Следует заметить, что предложенная Мэгги мера была всего лишь проявлением здравого смысла. В послевоенные годы, когда только-только отменили карточную систему, многие дети страдали от недоедания и его последствий: худосочия и рахита, но теперь в Англии, «обществе всеобщего благоденствия», уже не было столь бедных семей, которые не могли бы обеспечить детей молоком. А потому довольно часто невостребованный драгоценный напиток прокисал в школьных холодильниках. Когда министр финансов Тони Барбер обратился в министерство образования с просьбой найти способ небольшой экономии средств, никто не возразил в ответ на предложение Маргарет отменить бесплатную раздачу молока и чуть-чуть поднять цену завтраков и обедов в школьных столовых. Кстати, высокопоставленные чиновники сыграли роль подстрекателей, заметив, что лейбористы уже приняли такое решение относительно учеников старших и средних классов. Они конечно же были чрезвычайно рады видеть, как министр их министерства влезает в эту ловушку.

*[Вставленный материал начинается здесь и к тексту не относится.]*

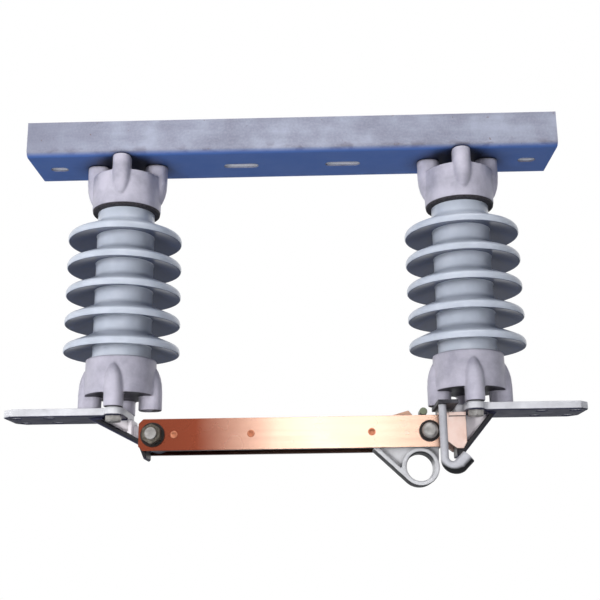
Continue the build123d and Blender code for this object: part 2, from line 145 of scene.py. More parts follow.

В любом случае лейбористы нашли кость, которую можно было грызть, пресса — тоже. В палате общин оппозиция затянула ту же песню: «Можно оценить поразительную до-библейскую философию этого правительства, отнимающего молоко у детей!» Один достопочтенный член парламента назвал Маргарет Тэтчер «пещерной женщиной из логова реакционеров», другой принялся объяснять, что «она для министерства образования — то же, чем был Аттила для стран Запада». Газеты также набросились на добычу. «Сан» уже в заголовке вопрошала: «Человечна ли Маргарет Тэтчер?», а «Гардиан» подхватила выражение одного парламентария-лейбориста: «Миссис Тэтчер — похитительница молока».
Для Мэгги наступили несколько наихудших месяцев в ее министерском опыте. Она чувствовала, как ненависть прилипает к ней, словно «слепни к крупу лошади летним вечером». Карикатуры в таблоидах с превеликой радостью представляли ее то в виде огромной злющей волчицы, то в виде Дракулы в юбке, то в виде ведьмы, отнимающей хлеб у малых детей, — выбор был велик. Несправедливость происходящего потрясла эту сильную женщину. Да, она посмела покуситься на некий символ, но не понимала, почему ее преследуют с такой яростью. Правда, в то же время враждебные взгляды действовали на нее возбуждающе, придавая силы выдержать испытание. Она извлекла из всего случившегося великий урок здравого политического смысла: «Я навлекла на себя максимум позора и унижений в политике ради минимума политической выгоды. На протяжении долгих месяцев я находилась в безвыходном положении, попав в ловушку <…>, дав втянуть себя в ссору <…>, чтобы сэкономить 9 миллионов фунтов, которые можно было бы без малейшего ущерба изъять из бюджета министерства снабжения <…>. В будущем, если уж подвергаться казни через повешение, то уж ради быка, а не ради яйца, и уж конечно не ради несчастного стакана молока».